— Begin Source data —

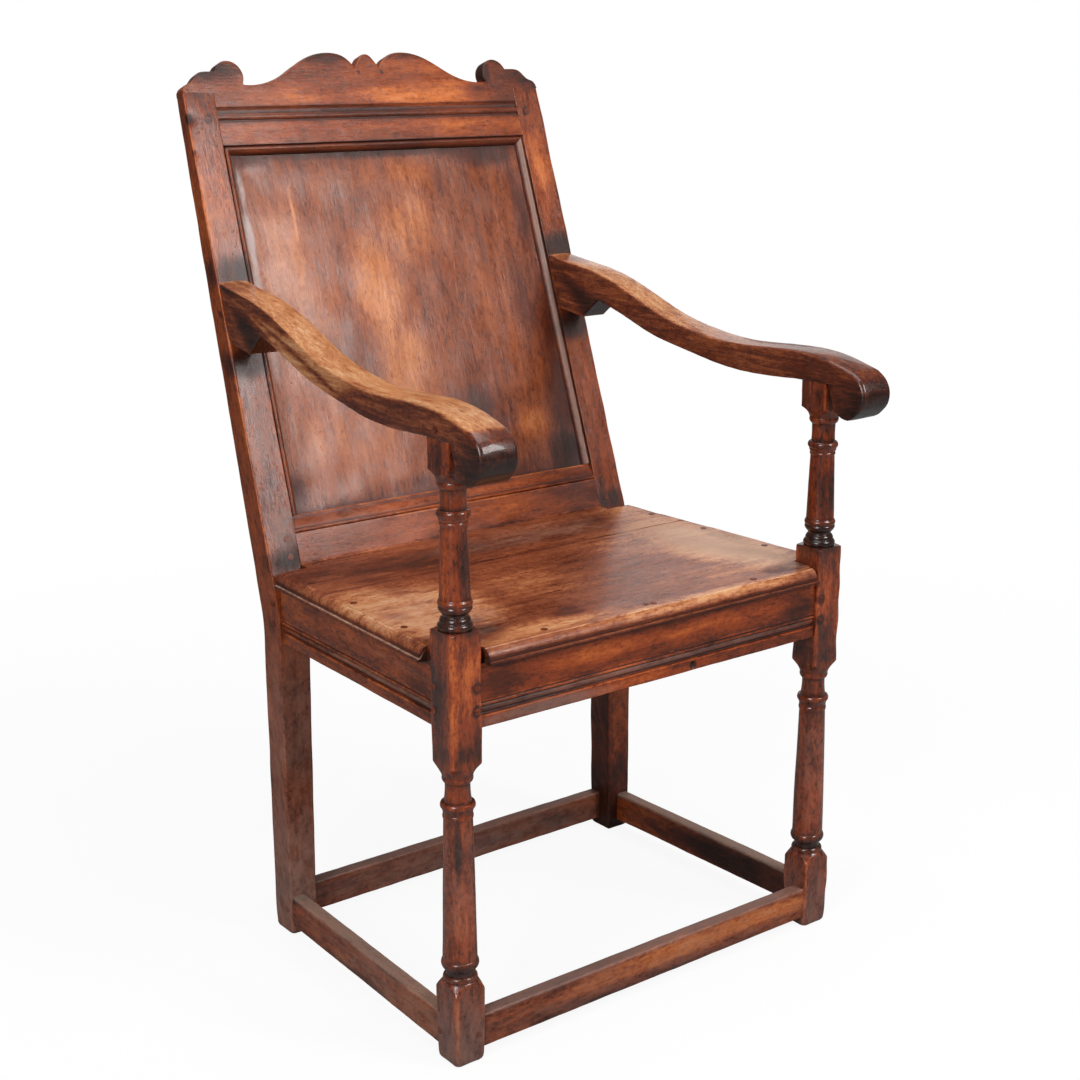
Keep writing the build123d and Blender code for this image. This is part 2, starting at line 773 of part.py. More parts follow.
def arm_half(which, y):
    """Half width to the inner (0) or outer (1) face of an arm at a distance y."""
    span = arm_rear_place + knob_reach
    widening = (arm_front_half[which] - arm_rear_half[which]) / span
    return arm_rear_half[which] + (front_y + arm_rear_place - y) * widening


with BuildPart() as arm_left:
    with BuildSketch(Plane.YZ):
        with BuildLine():
            Spline(*arm_places(arm_top))
            Spline(*arm_places(knob_face), tangents=knob_flow)
            Spline(*arm_places(knob_under))
            Line(*arm_places([knob_under[-1], arm_under[0]]))
            Spline(*arm_places(arm_under + [arm_notch]))
            Polyline(*arm_places([arm_notch, arm_cusp, arm_heel, arm_top[0]]))
        make_face()
    extrude(amount=far, both=True)
    with BuildSketch():
        with BuildLine():
            tip = front_y - knob_reach - 1
            end = front_y + arm_top[0][0] + 1
            Polyline(
                (-arm_half(0, tip), tip), (-arm_half(1, tip), tip),
                (-arm_half(1, end), end), (-arm_half(0, end), end), close=True,
            )
        make_face()
    extrude(amount=2 * far, mode=Mode.INTERSECT)
    upper_edges = arm_left.edges().filter_by(lambda edge: edge.length > far).sort_by(Axis.Z)[-2:]
    fillet(upper_edges, radius=arm_round)
    add(left_blank, mode=Mode.SUBTRACT)
    add(arm_tenons())
    add(post_tenon(play, end_play), mode=Mode.SUBTRACT)
    add(peg_holes.part, mode=Mode.SUBTRACT)
with BuildPart() as arm_right:
    mirror(arm_left.part, about=Plane.YZ)


# ---- seat boards --------------------------------------------------------------------
def edge_section(plane, at):
    """Cut along an edge of the seat that is at local x, with the board beyond it: a narrow
    step above the square fillet, then a quarter round up to the top."""
    low = board_under + edge_fillet
    inner = at + edge_step + edge_round
    with BuildSketch(plane) as outline:
        with BuildLine():
            Polyline((inner, seat_height), (inner, seat_height + 1), (at - 1, seat_height + 1),
                     (at - 1, low), (at + edge_step, low))
            EllipticalCenterArc((inner, low), edge_round, seat_height - low, 90, arc_size=90)
        make_face()
    return outline.sketch


nose_half = inner_front - nose_gap
notch_half = inner_front - notch_gap
notch_back = post + notch_gap
step_half = side_front - nose_depth
heel_back = frame_depth + heel
seat_outline = [         # right half of the plan, (half width, distance behind the front)
    (0, -nose), (nose_half, -nose), (nose_half, nose_depth), (notch_half, nose_depth),
    (notch_half, notch_back), (step_half, notch_back), (step_half, side_start),
    (side_front, side_start), (side_rear, heel_back), (half_rear, heel_back),
    (half_rear, frame_depth + post / 2), (gap_half(seat_height), frame_depth + post / 2),
    (gap_half(seat_height), frame_depth + under_back), (0, frame_depth + under_back),
]

side_edge = Vector(side_front - side_rear, heel_back - side_start)
with BuildPart() as side_edge_cut:
    extrude(
        edge_section(Plane.XZ.offset(-front_y - side_start), -side_front),
        amount=side_edge.length + 1, dir=side_edge.normalized(),
    )
    mirror(about=Plane.YZ)
with BuildPart() as seat:
    with BuildSketch(Plane.XY.offset(board_under)):
        with BuildLine():
            Polyline(*[(x, front_y + y) for x, y in seat_outline])
            mirror(about=Plane.YZ)
        make_face()
    extrude(amount=seat_height - board_under)
    nose_edge = edge_section(Plane.YZ, front_y - nose)
    extrude(nose_edge, amount=nose_half, both=True, mode=Mode.SUBTRACT)
    add(side_edge_cut.part, mode=Mode.SUBTRACT)
    add(left_blank, mode=Mode.SUBTRACT)
    add(right_blank, mode=Mode.SUBTRACT)
    add(peg_holes.part, mode=Mode.SUBTRACT)

joint_plane = Plane.XZ.offset(-front_y - board_split)
with BuildPart() as seat_board_front:
    add(seat.part)
    split(bisect_by=joint_plane.offset(split_gap / 2), keep=Keep.TOP)
with BuildPart() as seat_board_rear:
    add(seat.part)
    split(bisect_by=joint_plane.offset(-split_gap / 2), keep=Keep.BOTTOM)


# ---- finished pieces ----------------------------------------------------------------
pieces = {
    "front_post_left": front_post_left.part,
    "front_post_right": front_post_right.part,
    "rear_post_left": rear_post_left.part,
    "rear_post_right": rear_post_right.part,
    "seat_rail_front": seat_rail_front,
    "seat_rail_rear": seat_rail_rear,
    "seat_rail_left": seat_rail_left.part,
    "seat_rail_right": seat_rail_right.part,
    "stretcher_front": stretcher_front,
    "stretcher_rear": stretcher_rear,
    "stretcher_left": stretcher_left.part,
    "stretcher_right": stretcher_right.part,
    "crest_rail": crest_rail.part,
    "lower_back_rail": lower_back_rail.part,
    "back_panel": back_panel.part,
    "arm_left": arm_left.part,
    "arm_right": arm_right.part,
    "seat_board_front": seat_board_front.part,
    "seat_board_rear": seat_board_rear.part,
    "pegs_seat_rail_front": pegs(front_rail_pegs),
    "pegs_seat_rail_rear": pegs(rear_rail_pegs),
    "pegs_seat_rail_left": pegs(side_rail_pegs),
    "pegs_seat_rail_right": mirrored(pegs(side_rail_pegs)),
    "pegs_stretchers_cross": pegs(cross_stretcher_pegs),
    "pegs_stretchers_side": both_sides(pegs(left_stretcher_pegs)),
    "pegs_crest_rail": pegs(crest_pegs),
    "pegs_lower_back_rail": pegs(lower_pegs),
    "pegs_arms": both_sides(pegs(left_arm_pegs)),
    "pegs_seat_boards": pegs(seat_pegs),
}

os.makedirs("parts", exist_ok=True)
for name, piece in pieces.items():
    piece.label = name
    export_step(piece, f"parts/{name}.step")
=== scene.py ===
import math
import bpy
import numpy as np
from mathutils import Matrix, Vector


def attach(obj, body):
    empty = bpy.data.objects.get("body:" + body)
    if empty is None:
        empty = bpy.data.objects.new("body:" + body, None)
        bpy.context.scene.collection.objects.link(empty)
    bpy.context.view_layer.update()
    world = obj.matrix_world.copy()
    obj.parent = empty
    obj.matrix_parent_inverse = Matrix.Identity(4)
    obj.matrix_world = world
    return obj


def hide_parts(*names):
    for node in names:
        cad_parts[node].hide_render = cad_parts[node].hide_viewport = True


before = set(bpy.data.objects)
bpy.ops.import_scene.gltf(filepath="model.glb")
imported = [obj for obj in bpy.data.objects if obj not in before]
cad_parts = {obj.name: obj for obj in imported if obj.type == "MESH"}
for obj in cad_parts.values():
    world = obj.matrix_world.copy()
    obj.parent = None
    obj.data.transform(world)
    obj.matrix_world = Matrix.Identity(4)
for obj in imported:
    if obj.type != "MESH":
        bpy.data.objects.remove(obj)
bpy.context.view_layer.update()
print("frame loaded:", len(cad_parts), "nodes")

# millimetres, in the chair's own frame: the shared lines that the timbers were set out from
chair = {
    "rake": math.radians(18.5), "frontY": -265.178, "rearY": 99.822, "rakeStart": 415,
    "halfFront": 278, "halfRear": 267, "halfTop": 257.5, "post": 38,
    "seat": 460, "boardUnder": 444, "stileTop": 992, "gapSeat": 226, "gapTop": 218,
    "panelLow": 516, "panelHigh": 922, "mouldWidth": 11,
}
sides = ((-1, "left"), (1, "right"))
leanSin, leanCos, leanTan = (f(chair["rake"]) for f in (math.sin, math.cos, math.tan))
frontY, rearY, rakeStart, seatTop, stileTop, panelHigh = (
    chair[key] for key in ("frontY", "rearY", "rakeStart", "seat", "stileTop", "panelHigh"))
mitreTop = panelHigh + chair["mouldWidth"] * leanCos


def gapHalf(height):
    # half the clear width between the stiles, straight from seat to stile top
    rise = (stileTop - height) / (stileTop - seatTop)
    return chair["gapTop"] + rise * (chair["gapSeat"] - chair["gapTop"])


def onBack(x, height, depth):
    # a point on the raked face at a height, then square behind it by a depth
    y = rearY + (height - rakeStart) * leanTan + depth * leanCos
    return np.stack(np.broadcast_arrays(x, y, height - depth * leanSin), -1)


def sideLine(y, setBack):
    # half width over the side rails, set back from the posts, at a distance y
    taper = (chair["halfFront"] - chair["halfRear"]) / (rearY - frontY - chair["post"])
    return chair["halfFront"] - setBack - (y - frontY - chair["post"]) * taper



def unit(vectors):
    return vectors / np.linalg.norm(vectors, axis=-1, keepdims=True)


def squareTo(tangent):
    # unit normals of an outline from its tangents
    return unit(np.stack([-tangent[:, 1], tangent[:, 0]], -1))


def ripple(points, size, seed, waves=10):
    # slow swell from about -1 to 1: a sum of sines of nearly one length in seeded directions
    rng = np.random.default_rng(seed)
    turn = unit(rng.normal(size=(waves, 3)))
    pace = math.tau / size * rng.uniform(0.6, 1.5, waves)
    phase = rng.uniform(0, math.tau, waves)
    return np.sin(points @ (turn * pace[:, None]).T + phase).sum(-1) * 0.9 / math.sqrt(waves)


def soleInset(height, radius):
    # how far a rounded sole draws in: a quarter circle up to its radius
    return radius * (1 - np.sqrt(1 - (1 - np.minimum(height / radius, 1)) ** 2))


def spread(start, end, step, ends=()):
    # even stations from start to end, with extra ones close to both ends
    inner = np.linspace(start, end, max(2, int(abs(end - start) / step) + 1))
    way = 1 if end > start else -1
    extra = [start + way * e for e in ends] + [end - way * e for e in ends]
    values = np.unique(np.concatenate([inner, extra]))
    return values if way > 0 else values[::-1]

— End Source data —

- [Exercise task]:
Extract, word for word, the line containing "for name, piece", the line containing "bpy.data.objects.remove(obj)", and every line between them.

- [Result of this task]:
for name, piece in pieces.items():
    piece.label = name
    export_step(piece, f"parts/{name}.step")
=== scene.py ===
import math
import bpy
import numpy as np
from mathutils import Matrix, Vector


def attach(obj, body):
    empty = bpy.data.objects.get("body:" + body)
    if empty is None:
        empty = bpy.data.objects.new("body:" + body, None)
        bpy.context.scene.collection.objects.link(empty)
    bpy.context.view_layer.update()
    world = obj.matrix_world.copy()
    obj.parent = empty
    obj.matrix_parent_inverse = Matrix.Identity(4)
    obj.matrix_world = world
    return obj


def hide_parts(*names):
    for node in names:
        cad_parts[node].hide_render = cad_parts[node].hide_viewport = True


before = set(bpy.data.objects)
bpy.ops.import_scene.gltf(filepath="model.glb")
imported = [obj for obj in bpy.data.objects if obj not in before]
cad_parts = {obj.name: obj for obj in imported if obj.type == "MESH"}
for obj in cad_parts.values():
    world = obj.matrix_world.copy()
    obj.parent = None
    obj.data.transform(world)
    obj.matrix_world = Matrix.Identity(4)
for obj in imported:
    if obj.type != "MESH":
        bpy.data.objects.remove(obj)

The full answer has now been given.